На первых сессиях меня поразило, насколько внешний вид женщины отражал атмосферу безразличия и отсутствия надежды. Ее движения были медленными, а голос – мягким. Часто она приходила на наши встречи с немытой головой и в грязной одежде. Ее манера держать себя была невыразительной, блеклой: казалось, что пламя личности и жизненной энергии кто-то потушил – передо мной был человек, угодивший в систему, в которой сам решил остаться навсегда.

Самоповреждение Мэри – явный показатель ярости и внутренней потребности в заботе, которые прятались за безразличным фасадом. Ее не слушали, травму не замечали, а нужды игнорировали. Все это приводило к тому, что она наносила себе ожоги и устраивала небольшие пожары, которые держала под контролем. Таким способом она привлекала внимание медперсонала. Действия Мэри показывали: эмоции, которые на пике привели к тому самому преступлению, никуда не делись. Лечение пациентки было нерегулярным и ограниченным, и к этим эмоциям не обращались должным образом. На одной из первых сессий Мэри заметила, что толком не знает, что из себя представляет терапия и как она может ей помочь. Меня сильно удивили ее слова.

Конкретная цель лечения Мэри – работа с депрессией и склонностью к самоповреждению. Я надеялась, что с помощью судебной психотерапии мы прольем свет на проблему селфхарма – что ею движет и какое сознательное и бессознательное значение есть у ее действий. Со временем мне хотелось найти причины, по которым она стремилась устраивать пожары, и снизить риск поджогов в будущем. Для начала следует сказать, что прогресс был медленным. Мэри жила в больницах закрытого типа примерно столько же, сколько я – на белом свете. Поэтому я понимала, что внутренние барьеры окажутся прочными: защитные механизмы, выстроенные против невыносимого существования и прошлого, с которым она была не готова столкнуться. В первые часы наших зарождающихся отношений пациента и терапевта в воздухе подолгу висело молчание: Мэри смотрела в пол, а затем поднимала взгляд, будто проверяя, не ускользнула ли я за дверь незаметно для нее.

Сессии давались Мэри тяжело, но нельзя сказать, что она не хотела рассказывать о детстве и юности.

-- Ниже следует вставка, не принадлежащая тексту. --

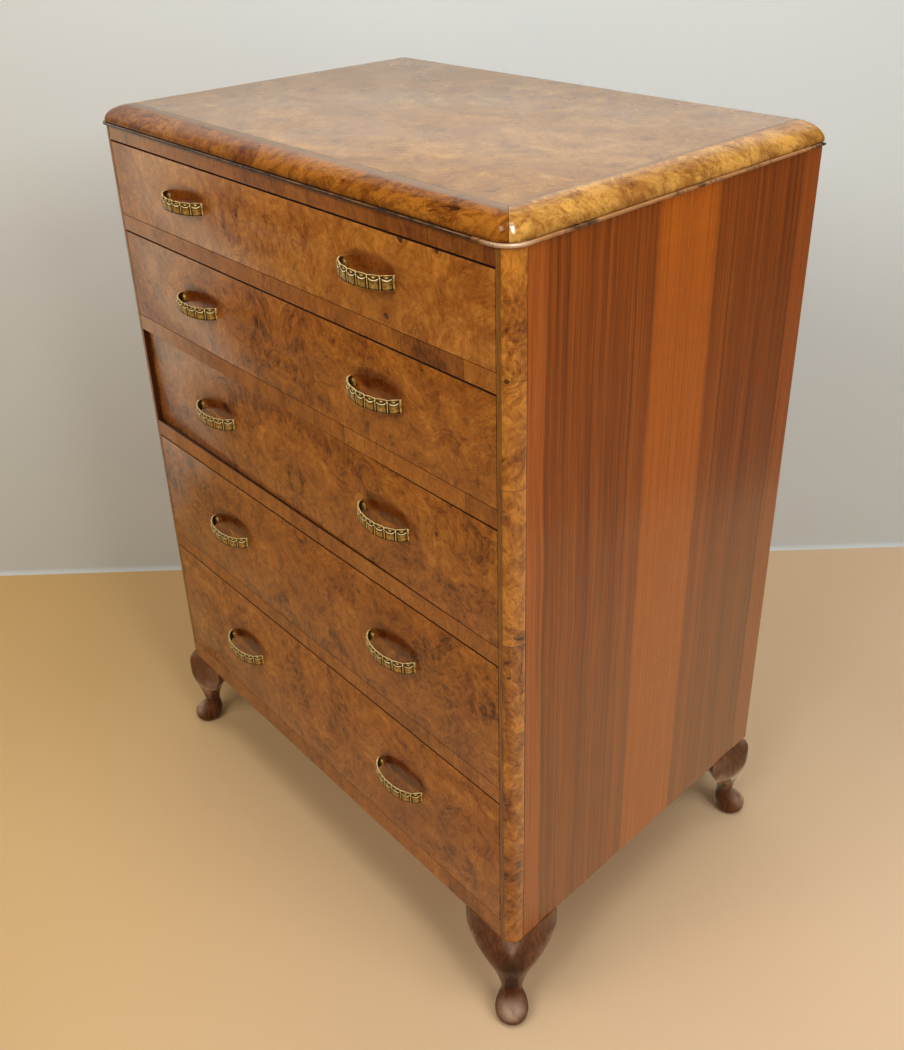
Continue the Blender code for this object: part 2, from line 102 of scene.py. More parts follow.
# ---------------------------------------------------------------- finishes
class Finish:
    """A material built from shader nodes, in metres in the object's own space."""

    def __init__(self, name):
        self.mat = bpy.data.materials.new(name)
        self.mat.use_nodes = True
        self.tree = self.mat.node_tree
        self.tree.nodes.clear()
        out = self.add("ShaderNodeOutputMaterial")
        self.shader = self.add("ShaderNodeBsdfPrincipled")
        self.tree.links.new(self.shader.outputs[0], out.inputs[0])
        self.place = self.add("ShaderNodeTexCoord").outputs["Object"]

    def add(self, kind, **props):
        node = self.tree.nodes.new(kind)
        for key, value in props.items():
            setattr(node, key, value)
        return node

    def join(self, value, socket):
        if isinstance(value, bpy.types.NodeSocket):
            self.tree.links.new(value, socket)
        elif isinstance(value, (tuple, list)) and len(value) == 3 and socket.type == "RGBA":
            socket.default_value = (*value, 1.0)
        else:
            socket.default_value = value

    def set(self, **values):
        for key, value in values.items():
            self.join(value, self.shader.inputs[key.replace("_", " ")])
        return self

    def math(self, op, a, b=None, c=None, clamp=False):
        node = self.add("ShaderNodeMath", operation=op, use_clamp=clamp)
        for value, socket in zip((a, b, c), node.inputs):
            if value is not None:
                self.join(value, socket)
        return node.outputs[0]

    def plus(self, a, b):
        return self.math("ADD", a, b)

    def times(self, a, b):
        return self.math("MULTIPLY", a, b)

    def vector(self, op, a, b=None, scale=None):
        node = self.add("ShaderNodeVectorMath", operation=op)
        self.join(a, node.inputs[0])
        if b is not None:
            self.join(b, node.inputs[1])
        if scale is not None:
            self.join(scale, node.inputs["Scale"])
        return node.outputs["Value" if op in ("LENGTH", "DISTANCE", "DOT_PRODUCT") else "Vector"]

    def split(self, value):
        node = self.add("ShaderNodeSeparateXYZ")
        self.join(value, node.inputs[0])
        return node.outputs[0], node.outputs[1], node.outputs[2]

    def merge(self, x, y, z):
        node = self.add("ShaderNodeCombineXYZ")
        for value, socket in zip((x, y, z), node.inputs):
            self.join(value, socket)
        return node.outputs[0]

    def noise(self, at, scale, detail=2.0, rough=0.5, warp=0.0, colour=False):
        node = self.add("ShaderNodeTexNoise")
        self.join(at, node.inputs["Vector"])
        for key, value in (("Scale", scale), ("Detail", detail), ("Roughness", rough), ("Distortion", warp)):
            node.inputs[key].default_value = value
        return node.outputs["Color" if colour else "Fac"]

    def cells(self, at, scale, random=1.0):
        node = self.add("ShaderNodeTexVoronoi", feature="F1")
        self.join(at, node.inputs["Vector"])
        node.inputs["Scale"].default_value = scale
        node.inputs["Randomness"].default_value = random
        return node.outputs["Distance"], node.outputs["Color"]

    def band(self, value, low, high, start=0.0, end=1.0):
        """start below low, end above high, and a soft step between."""
        node = self.add("ShaderNodeMapRange", interpolation_type="SMOOTHSTEP")
        for got, socket in zip((value, low, high, start, end), node.inputs):
            self.join(got, socket)
        return node.outputs[0]

    def ramp(self, value, stops, easing="LINEAR"):
        node = self.add("ShaderNodeValToRGB")
        self.join(value, node.inputs[0])
        ramp = node.color_ramp
        ramp.interpolation = easing
        while len(ramp.elements) < len(stops):
            ramp.elements.new(0.5)
        for element, (at, colour) in zip(ramp.elements, stops):
            element.position = at
            element.color = (*colour, 1.0) if isinstance(colour, tuple) else (colour, colour, colour, 1.0)
        return node.outputs[0]

    def mix(self, share, a, b, blend="MIX"):
        node = self.add("ShaderNodeMix", data_type="RGBA", blend_type=blend)
        self.join(share, node.inputs[0])
        self.join(a, node.inputs[6])
        self.join(b, node.inputs[7])
        return node.outputs[2]

    def bump(self, height, strength, distance, under=None):
        node = self.add("ShaderNodeBump")
        node.inputs["Strength"].default_value = strength
        node.inputs["Distance"].default_value = distance
        self.join(height, node.inputs["Height"])
        if under is not None:
            self.join(under, node.inputs["Normal"])
        return node.outputs[0]

    def drift(self, at, scale, size, detail=2.0):
        """at, carried sideways by a slow noise of about that size in metres."""
        cloud = self.noise(at, scale, detail, 0.5, colour=True)
        away = self.vector("SUBTRACT", cloud, (0.5, 0.5, 0.5))
        return self.vector("ADD", at, self.vector("SCALE", away, scale=size))

    def polish(self, base, low, high, marks, grit=0.10):
        """French polish over wood: one smooth film, a little uneven, that mirrors the room faintly."""
        smear = self.noise(self.place, 8.0, 4.0, 0.6)
        self.set(Base_Color=base, Roughness=self.band(smear, 0.3, 0.7, low, high), IOR=1.5)
        slow = self.bump(self.noise(self.place, 21.0, 2.0, 0.5), 0.10, 0.0012)
        fine = self.bump(marks, grit, 0.00012, slow)
        self.join(fine, self.shader.inputs["Normal"])
        return self.mat


GOLD = (0.500, 0.184, 0.0270)
TAN = (0.374, 0.116, 0.0150)
BROWN = (0.205, 0.056, 0.0088)
UMBER = (0.058, 0.0170, 0.0050)
RED = (0.200, 0.042, 0.0080)


def lift(colour, factor):
    return tuple(c * factor for c in colour)


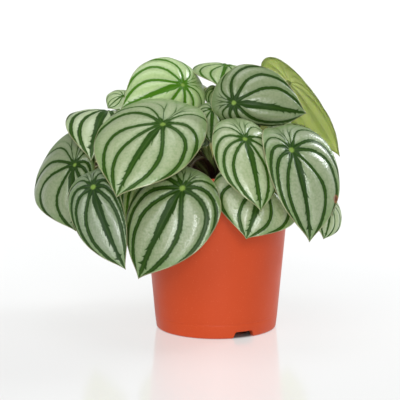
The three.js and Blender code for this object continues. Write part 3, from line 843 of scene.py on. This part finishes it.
class Look:
    """The nodes of a new material or world, with short calls for the kinds that it uses."""

    def __init__(self, name, kind=bpy.data.materials):
        self.made = kind.new(name)
        self.made.use_nodes = True
        self.nodes, self.links = self.made.node_tree.nodes, self.made.node_tree.links
        self.coordinates = self.node("ShaderNodeTexCoord").outputs
        self.place = self.coordinates["Object"]

    def node(self, kind, *values, **settings):
        """A new node with its settings, and with values for its first inputs."""
        made = self.nodes.new(kind)
        for key, value in settings.items():
            setattr(made, key, value)
        for socket, value in zip(made.inputs, values):
            self.put(socket, value)
        return made

    def put(self, socket, value):
        """Links another node's output to a socket, or sets the socket to a number or a colour."""
        if isinstance(value, bpy.types.NodeSocket):
            self.links.new(value, socket)
        elif isinstance(value, tuple) and len(value) == 3 and socket.type == "RGBA":
            socket.default_value = (*value, 1)
        else:
            socket.default_value = value

    def fill(self, node, **sockets):
        """Puts values to a node's inputs, named with _ for a space, and gives its first output."""
        for key, value in sockets.items():
            self.put(node.inputs[key.replace("_", " ")], value)
        return next(iter(node.outputs), None)

    def math(self, operation, *values):
        return self.node("ShaderNodeMath", *values, operation=operation).outputs[0]

    plus = partialmethod(math, "ADD")
    minus = partialmethod(math, "SUBTRACT")
    times = partialmethod(math, "MULTIPLY")
    times_plus = partialmethod(math, "MULTIPLY_ADD")

    def apart(self, first, second):
        return self.math("ABSOLUTE", self.minus(first, second))

    def span(self, value, low, high, to_low=0.0, to_high=1.0, smooth=True):
        """A value carried from one range to another, with soft ends or straight."""
        form = "SMOOTHSTEP" if smooth else "LINEAR"
        values = (value, low, high, to_low, to_high)
        return self.node("ShaderNodeMapRange", *values, interpolation_type=form).outputs[0]

    def mix(self, share, first, second, blend="MIX"):
        made = self.node("ShaderNodeMix", share, data_type="RGBA", blend_type=blend)
        self.put(made.inputs[6], first)
        self.put(made.inputs[7], second)
        return made.outputs[2]

    def noise(self, scale, detail=2.0, roughness=0.5, distortion=0.0):
        return self.fill(
            self.node("ShaderNodeTexNoise", self.place), Scale=scale, Detail=detail,
            Roughness=roughness, Distortion=distortion)

    def cells(self, scale):
        """Rounded bumps side by side."""
        return self.fill(
            self.node("ShaderNodeTexVoronoi", self.place, feature="SMOOTH_F1"), Scale=scale)

    def attribute(self, name):
        """The three numbers that the mesh holds under a name."""
        made = self.node("ShaderNodeAttribute", attribute_name=name)
        return self.node("ShaderNodeSeparateXYZ", made.outputs["Vector"]).outputs[:3]

    def curve(self, value, points):
        """A smooth curve through (x, y) points, from 0 to 1."""
        made = self.node("ShaderNodeFloatCurve")
        line = made.mapping.curves[0]
        line.points[0].location = points[0]
        line.points[1].location = points[-1]
        for point in points[1:-1]:
            line.points.new(*point)
        made.mapping.update()
        return self.fill(made, Value=value)

    def bump(self, height, strength, distance):
        made = self.node("ShaderNodeBump")
        return self.fill(made, Strength=strength, Distance=distance, Height=height)

    def roughness(self, scale, least, most, detail=2):
        """A roughness that wanders between two numbers over the surface."""
        return self.span(self.noise(scale, detail), 0.3, 0.7, least, most)

    def finish(self, **sockets):
        """Fills in the surface's inputs, and gives the finished material."""
        self.fill(self.nodes["Principled BSDF"], **sockets)
        return self.made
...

Один из долгих периодов тишины был прерван внезапным осознанием: она не могла перестать наносить себе вред, так как казалось, что по ощущениям это будет сравнимо с потерей лучшего друга. В ходе беседы мы постепенно пришли к пониманию, что Мэри долгое время считала, будто ее тело не представляет ценности.

Эта мысль поселилась в ее голове из-за сексуализированного насилия со стороны отца, пережитого в подростковом возрасте. Как-то раз, когда Мэри было 14 лет, она вернулась из школы раньше обычного – как раз в то время, когда проснулся отец, работавший в ночную смену. Дома не было никого, кроме них: мама, у которой была инвалидность, находилась в больнице на плановом уходе. Отец отвел Мэри в ее комнату и стал приставать, тем самым положив начало безжалостному циклу насилия. Мужчина угрожал, что уйдет из семьи, не оставив им ни гроша, из-за чего детей отправят в детдом.

Насилие причинило Мэри вред сразу в нескольких аспектах. Впервые оно произошло вскоре после начала менструации, из-за чего стало прочно ассоциироваться с переходом к зрелости. Девушка стала ненавидеть повзрослевшее тело – символ ее беспомощности и унижения, то, что принадлежало ей по праву, но было отобрано отцом. Помимо отвращения к себе, Мэри испытывала сильное чувство вины: ей казалось, что она стала соучастницей этого насилия, пусть и из страха за судьбу четырех братьев и сестер, а еще – что она каким-то образом заняла место матери за счет молодости и здоровья. Девушка была слишком напугана и ничего не рассказывала болеющей маме. При этом она на интуитивном уровне чувствовала ту ярость и фрустрацию, с которой могла столкнуться: иногда матери жертв сексуализированного насилия направляют злость на собственных детей и обвиняют их в тех ужасах, что они пережили, – таким образом родитель защищает себя от гнева, беспомощности и ощущения предательства.